## PROBLEM TO SOLVE:
Line by line, reproduce exactly the beginning of the listing below, ending with the line that contains "stuff(foam, padLook)" and adding nothing.

## DATA EXCERPT:
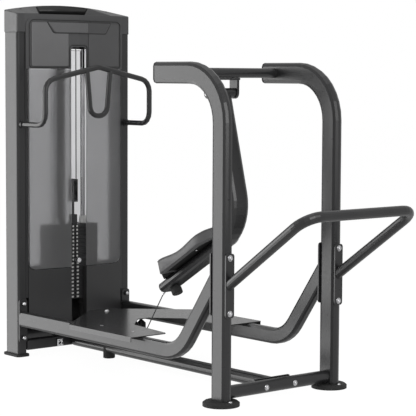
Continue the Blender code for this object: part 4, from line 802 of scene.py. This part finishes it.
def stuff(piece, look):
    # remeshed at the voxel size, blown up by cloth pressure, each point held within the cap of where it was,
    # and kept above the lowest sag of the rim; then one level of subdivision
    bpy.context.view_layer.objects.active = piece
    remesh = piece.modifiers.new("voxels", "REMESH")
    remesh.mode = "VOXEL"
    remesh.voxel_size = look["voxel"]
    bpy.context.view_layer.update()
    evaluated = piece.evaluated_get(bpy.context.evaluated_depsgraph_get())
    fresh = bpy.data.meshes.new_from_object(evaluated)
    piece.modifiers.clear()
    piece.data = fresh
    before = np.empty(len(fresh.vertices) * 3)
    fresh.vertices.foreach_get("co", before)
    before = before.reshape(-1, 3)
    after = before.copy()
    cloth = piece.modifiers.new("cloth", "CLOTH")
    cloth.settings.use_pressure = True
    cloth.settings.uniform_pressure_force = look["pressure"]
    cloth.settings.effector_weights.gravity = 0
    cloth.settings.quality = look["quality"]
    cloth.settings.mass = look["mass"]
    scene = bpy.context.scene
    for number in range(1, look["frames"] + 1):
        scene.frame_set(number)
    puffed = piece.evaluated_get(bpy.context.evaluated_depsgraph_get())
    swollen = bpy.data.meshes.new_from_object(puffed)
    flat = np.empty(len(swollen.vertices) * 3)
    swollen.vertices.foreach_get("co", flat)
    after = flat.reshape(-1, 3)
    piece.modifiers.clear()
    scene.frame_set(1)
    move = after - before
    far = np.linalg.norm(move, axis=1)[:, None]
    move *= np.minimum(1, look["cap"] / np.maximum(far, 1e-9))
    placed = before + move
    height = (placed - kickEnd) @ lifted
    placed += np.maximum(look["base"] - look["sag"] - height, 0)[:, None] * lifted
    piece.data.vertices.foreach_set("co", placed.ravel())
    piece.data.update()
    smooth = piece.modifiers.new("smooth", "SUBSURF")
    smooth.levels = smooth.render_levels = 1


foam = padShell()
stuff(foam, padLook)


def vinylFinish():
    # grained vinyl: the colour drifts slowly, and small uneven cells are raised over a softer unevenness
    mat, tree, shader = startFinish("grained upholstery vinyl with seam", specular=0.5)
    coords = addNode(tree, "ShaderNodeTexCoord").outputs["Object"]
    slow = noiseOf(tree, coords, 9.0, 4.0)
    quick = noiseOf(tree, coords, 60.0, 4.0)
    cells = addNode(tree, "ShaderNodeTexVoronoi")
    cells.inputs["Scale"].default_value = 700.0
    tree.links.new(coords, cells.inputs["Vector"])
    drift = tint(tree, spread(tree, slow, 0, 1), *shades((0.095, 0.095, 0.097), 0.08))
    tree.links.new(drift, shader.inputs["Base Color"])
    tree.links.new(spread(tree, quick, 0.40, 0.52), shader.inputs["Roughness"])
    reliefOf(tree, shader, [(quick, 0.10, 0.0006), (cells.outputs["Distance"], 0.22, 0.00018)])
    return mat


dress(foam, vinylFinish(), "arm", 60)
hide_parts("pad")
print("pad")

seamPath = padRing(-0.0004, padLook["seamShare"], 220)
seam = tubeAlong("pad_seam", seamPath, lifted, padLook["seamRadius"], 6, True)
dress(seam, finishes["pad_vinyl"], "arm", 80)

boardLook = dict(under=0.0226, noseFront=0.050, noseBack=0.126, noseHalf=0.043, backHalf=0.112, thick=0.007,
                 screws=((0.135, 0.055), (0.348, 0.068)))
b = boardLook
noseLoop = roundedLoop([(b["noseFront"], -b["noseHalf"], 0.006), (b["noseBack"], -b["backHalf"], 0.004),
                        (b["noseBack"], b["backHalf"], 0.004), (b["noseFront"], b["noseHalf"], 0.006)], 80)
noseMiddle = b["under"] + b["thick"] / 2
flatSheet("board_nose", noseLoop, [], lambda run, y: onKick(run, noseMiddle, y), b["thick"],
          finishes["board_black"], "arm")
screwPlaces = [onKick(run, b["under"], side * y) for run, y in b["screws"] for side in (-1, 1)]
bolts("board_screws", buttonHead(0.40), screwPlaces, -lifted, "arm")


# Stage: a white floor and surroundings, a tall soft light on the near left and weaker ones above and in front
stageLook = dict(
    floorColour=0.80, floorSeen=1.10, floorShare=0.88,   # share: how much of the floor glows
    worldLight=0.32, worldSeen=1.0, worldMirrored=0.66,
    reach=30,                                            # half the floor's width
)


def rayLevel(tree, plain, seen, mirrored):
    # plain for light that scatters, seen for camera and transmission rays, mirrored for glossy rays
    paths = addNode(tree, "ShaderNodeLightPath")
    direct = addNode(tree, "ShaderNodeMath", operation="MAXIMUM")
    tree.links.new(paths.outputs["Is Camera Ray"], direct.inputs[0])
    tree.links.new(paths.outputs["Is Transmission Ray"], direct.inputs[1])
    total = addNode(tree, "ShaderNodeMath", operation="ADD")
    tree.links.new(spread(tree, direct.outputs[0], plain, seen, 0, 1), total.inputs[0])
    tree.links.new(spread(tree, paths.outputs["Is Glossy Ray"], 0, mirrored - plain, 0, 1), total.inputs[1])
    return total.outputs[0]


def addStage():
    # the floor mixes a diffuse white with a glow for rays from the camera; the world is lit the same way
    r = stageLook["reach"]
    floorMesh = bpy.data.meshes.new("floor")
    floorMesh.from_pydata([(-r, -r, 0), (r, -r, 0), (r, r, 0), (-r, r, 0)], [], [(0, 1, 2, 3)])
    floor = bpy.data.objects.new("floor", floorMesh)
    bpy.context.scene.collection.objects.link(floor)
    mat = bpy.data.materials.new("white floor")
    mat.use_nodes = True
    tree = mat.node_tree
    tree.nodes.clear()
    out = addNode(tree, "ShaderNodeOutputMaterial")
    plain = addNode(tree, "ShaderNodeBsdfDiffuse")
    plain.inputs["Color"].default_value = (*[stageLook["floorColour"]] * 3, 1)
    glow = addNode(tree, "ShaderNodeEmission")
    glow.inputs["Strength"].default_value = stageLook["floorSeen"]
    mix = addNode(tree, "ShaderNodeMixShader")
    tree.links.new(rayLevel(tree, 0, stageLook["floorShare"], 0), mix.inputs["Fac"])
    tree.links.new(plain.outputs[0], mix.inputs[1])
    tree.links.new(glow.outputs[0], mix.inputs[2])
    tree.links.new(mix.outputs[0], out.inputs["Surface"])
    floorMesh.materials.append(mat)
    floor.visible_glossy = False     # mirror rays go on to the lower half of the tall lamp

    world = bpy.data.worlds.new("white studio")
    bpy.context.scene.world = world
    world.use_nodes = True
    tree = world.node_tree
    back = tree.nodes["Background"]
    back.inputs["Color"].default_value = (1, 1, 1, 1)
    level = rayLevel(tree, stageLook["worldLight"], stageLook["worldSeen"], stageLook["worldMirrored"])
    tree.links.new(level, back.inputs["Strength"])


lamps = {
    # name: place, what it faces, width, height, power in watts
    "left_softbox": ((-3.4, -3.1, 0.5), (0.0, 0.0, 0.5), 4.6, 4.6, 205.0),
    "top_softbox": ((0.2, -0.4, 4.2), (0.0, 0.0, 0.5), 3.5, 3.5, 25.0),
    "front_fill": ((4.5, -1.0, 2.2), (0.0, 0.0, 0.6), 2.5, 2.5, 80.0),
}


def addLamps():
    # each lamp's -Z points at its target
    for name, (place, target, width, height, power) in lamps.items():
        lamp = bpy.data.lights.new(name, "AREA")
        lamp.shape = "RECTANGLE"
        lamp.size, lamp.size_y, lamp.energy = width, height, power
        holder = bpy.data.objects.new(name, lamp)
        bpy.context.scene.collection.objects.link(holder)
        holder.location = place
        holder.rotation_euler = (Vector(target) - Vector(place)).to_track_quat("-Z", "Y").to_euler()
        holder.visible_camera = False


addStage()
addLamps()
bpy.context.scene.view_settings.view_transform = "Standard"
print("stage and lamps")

## EXERCISE OUTPUT:
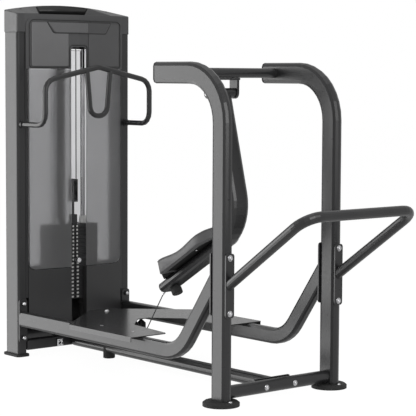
Continue the Blender code for this object: part 4, from line 802 of scene.py. This part finishes it.
def stuff(piece, look):
    # remeshed at the voxel size, blown up by cloth pressure, each point held within the cap of where it was,
    # and kept above the lowest sag of the rim; then one level of subdivision
    bpy.context.view_layer.objects.active = piece
    remesh = piece.modifiers.new("voxels", "REMESH")
    remesh.mode = "VOXEL"
    remesh.voxel_size = look["voxel"]
    bpy.context.view_layer.update()
    evaluated = piece.evaluated_get(bpy.context.evaluated_depsgraph_get())
    fresh = bpy.data.meshes.new_from_object(evaluated)
    piece.modifiers.clear()
    piece.data = fresh
    before = np.empty(len(fresh.vertices) * 3)
    fresh.vertices.foreach_get("co", before)
    before = before.reshape(-1, 3)
    after = before.copy()
    cloth = piece.modifiers.new("cloth", "CLOTH")
    cloth.settings.use_pressure = True
    cloth.settings.uniform_pressure_force = look["pressure"]
    cloth.settings.effector_weights.gravity = 0
    cloth.settings.quality = look["quality"]
    cloth.settings.mass = look["mass"]
    scene = bpy.context.scene
    for number in range(1, look["frames"] + 1):
        scene.frame_set(number)
    puffed = piece.evaluated_get(bpy.context.evaluated_depsgraph_get())
    swollen = bpy.data.meshes.new_from_object(puffed)
    flat = np.empty(len(swollen.vertices) * 3)
    swollen.vertices.foreach_get("co", flat)
    after = flat.reshape(-1, 3)
    piece.modifiers.clear()
    scene.frame_set(1)
    move = after - before
    far = np.linalg.norm(move, axis=1)[:, None]
    move *= np.minimum(1, look["cap"] / np.maximum(far, 1e-9))
    placed = before + move
    height = (placed - kickEnd) @ lifted
    placed += np.maximum(look["base"] - look["sag"] - height, 0)[:, None] * lifted
    piece.data.vertices.foreach_set("co", placed.ravel())
    piece.data.update()
    smooth = piece.modifiers.new("smooth", "SUBSURF")
    smooth.levels = smooth.render_levels = 1


foam = padShell()
stuff(foam, padLook)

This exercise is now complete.